The fourth group of those who are destined for hell consists of everyone who hears the words of Christ and does not act upon them.101 Again, conversion is evidenced or proven by practical obedience. Those who have been born again are marked by new and growing affections for the person of Christ. For this reason, they also long to know His will and please Him through obedience. They are awed by the blessing of Christ’s Word and humbled by the privilege that is theirs to study it and apply it to their lives. Consequently, they are also ashamed when they find themselves to be apathetic, nonchalant, and disobedient.

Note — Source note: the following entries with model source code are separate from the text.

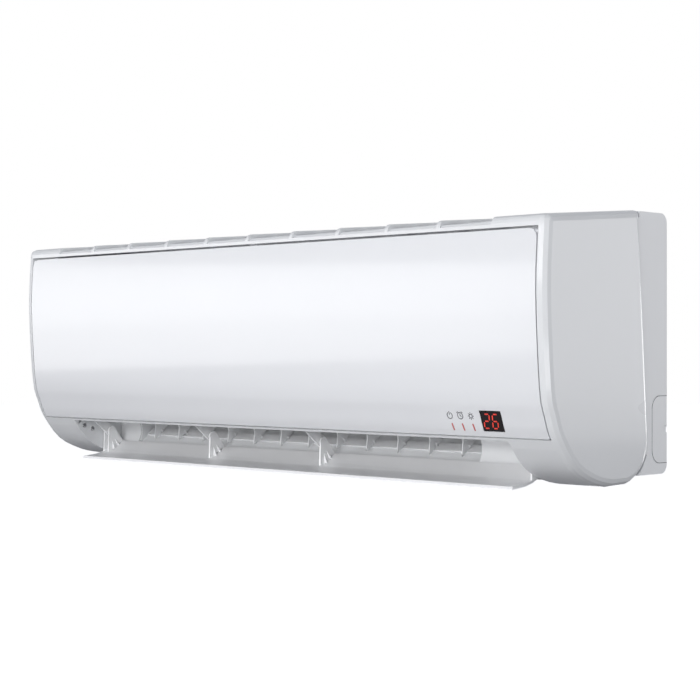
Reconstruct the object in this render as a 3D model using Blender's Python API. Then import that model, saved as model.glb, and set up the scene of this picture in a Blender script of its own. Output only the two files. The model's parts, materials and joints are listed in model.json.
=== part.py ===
"""Indoor unit of a wall split air conditioner, built as separate named pieces.

Run it with: blender --background --python part.py
Metres. +X is to the right as one faces the unit, +Y goes into the wall and +Z is up.
The pieces are modelled with the wall at y = 0 and the casing's lowest line at z = 0. One empty
then lowers them, so that the origin lies on the wall side of the wall plate, at its middle.
"""
import bmesh
import bpy
import math
from mathutils import Matrix, Vector

# Overall size
CASE_WIDTH = 0.855
CASE_HEIGHT = 0.280
CASE_DEPTH = 0.208
HALF_WIDTH = CASE_WIDTH / 2
WALL_Y = -CASE_DEPTH          # y of the foremost line
TOP_Z = CASE_HEIGHT
PLATE_HEIGHT = TOP_Z - 0.105  # middle of the wall plate above the casing's lowest line

# Fits
GAP = 0.0003                  # seated pieces
RUNNING_GAP = 0.0006          # turning pieces
PANEL_GAP = 0.0015            # visible joint round the front panel

# Casing outline seen from the side: setback is measured from the foremost line
WALL = 0.0025
BELLY_HEIGHT = TOP_Z - 0.088
BROW_HEIGHT, BROW_SETBACK = TOP_Z - 0.0245, 0.0030
KNEE_HEIGHT, KNEE_SETBACK = 0.100, 0.0058
SHIN_HEIGHT, SHIN_SETBACK = 0.072, 0.0136
CHIN_HEIGHT, CHIN_SETBACK = 0.0495, 0.0238
JAW_HEIGHT, JAW_SETBACK = 0.0205, 0.0490
THROAT_HEIGHT, THROAT_SETBACK = 0.0055, 0.0810
KEEL_SETBACK = 0.108
TOP_RISE = 0.0125             # the top is this much lower at the front
CROWN_RADIUS = 0.0085
HEEL_RADIUS = 0.046
CASE_BACK_TOP, CASE_BACK_FOOT = 0.051, 0.034     # distance of the casing's rear edge from the wall
SIDE_FILLET = 0.0105

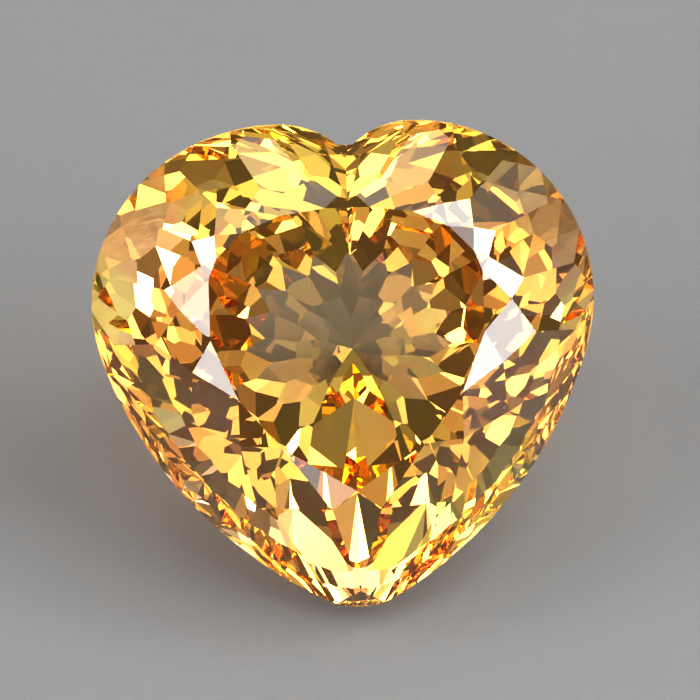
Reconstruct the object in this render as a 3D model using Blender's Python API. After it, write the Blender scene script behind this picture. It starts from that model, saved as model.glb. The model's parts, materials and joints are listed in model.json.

In a word, the true convert has come to comprehend something of what Jesus meant when He told His disciples: “But blessed are your eyes for they see, and your ears for they hear; for assuredly, I say to you that many prophets and righteous men desired to see what you see, and did not see it, and to hear what you hear, and did not hear it” (Matt. 13:16–17).


I felt this book was excellent but there were times I thought Washer pushed too much for introspection and self-examination.  I wish there was a more focused effort to follow the McCheyne maxim that “For every look at yourself, take ten looks at Christ.”  This might be due to the popular level lack of any self-examination at all, but I think it is a bit reactionary at times.  And here is my main struggle with that issue as found in this text.  Early on and throughout this work it is said and implied that our assurance is based on the fruit we bear, if a believer perseveres, how someone responds to sin, etc…  I struggle with this.  I do not struggle with seeing all of these as evidences of our condition.  I do not even struggle with claiming that these are all necessary for salvation, but as a necessary consequence.  Without these evidences you or I will not see God.  But our assurance is based on a tomb that is empty.  My salvation is not simply subjectively true, my own salvation is objectively true because God raised Christ from the dead.  My assurance is not based, based I emphasize, on how I respond.  That is a fruit, that is evidence and it is necessary. My assurance is based on the resurrection of Christ…..it is based in the Gospel.  I wish that Washer would have labored this point much more or had chosen his words in places a little more carefully to maintain the clarity of meaning that exists throughout the rest of the text.

With that being said, this is a great work.  Washer’s passion and urgency is contagious.  He writes with fervor that leaves the reader with a weird mixture of conviction, excitement, energy, and exhaustion.  Reading his work is a visceral, emotional experience.  Beyond that, what he writes is immensely practical.  Multiple times he explicitly applies his points of the chapter to ministers, evangelists, pastors, believers, and unbelievers.  You are seldom, if ever, left wondering, “Yeah, but what am I supposed to do with this truth?”  This is a work worth reading.

Washer exudes enough characteristic passion and urgency that if you sincerely want to attack him with accusation of excesses of some sort, you will be able to glean enough evidence to bring a charge.  However, if you instead seek to listen to our brother with a grace-filled countenance and a sincere desire to hear what the Lord might teach through him, you will find a work that is convicting, challenging and encouraging.  Your toes will be stepped on.  You will experience some emotional turmoil.  And you will be all the better for it.  Don’t just pick up this work, pick up the entire trilogy and be blessed.

I received a review copy of this work from the publisher.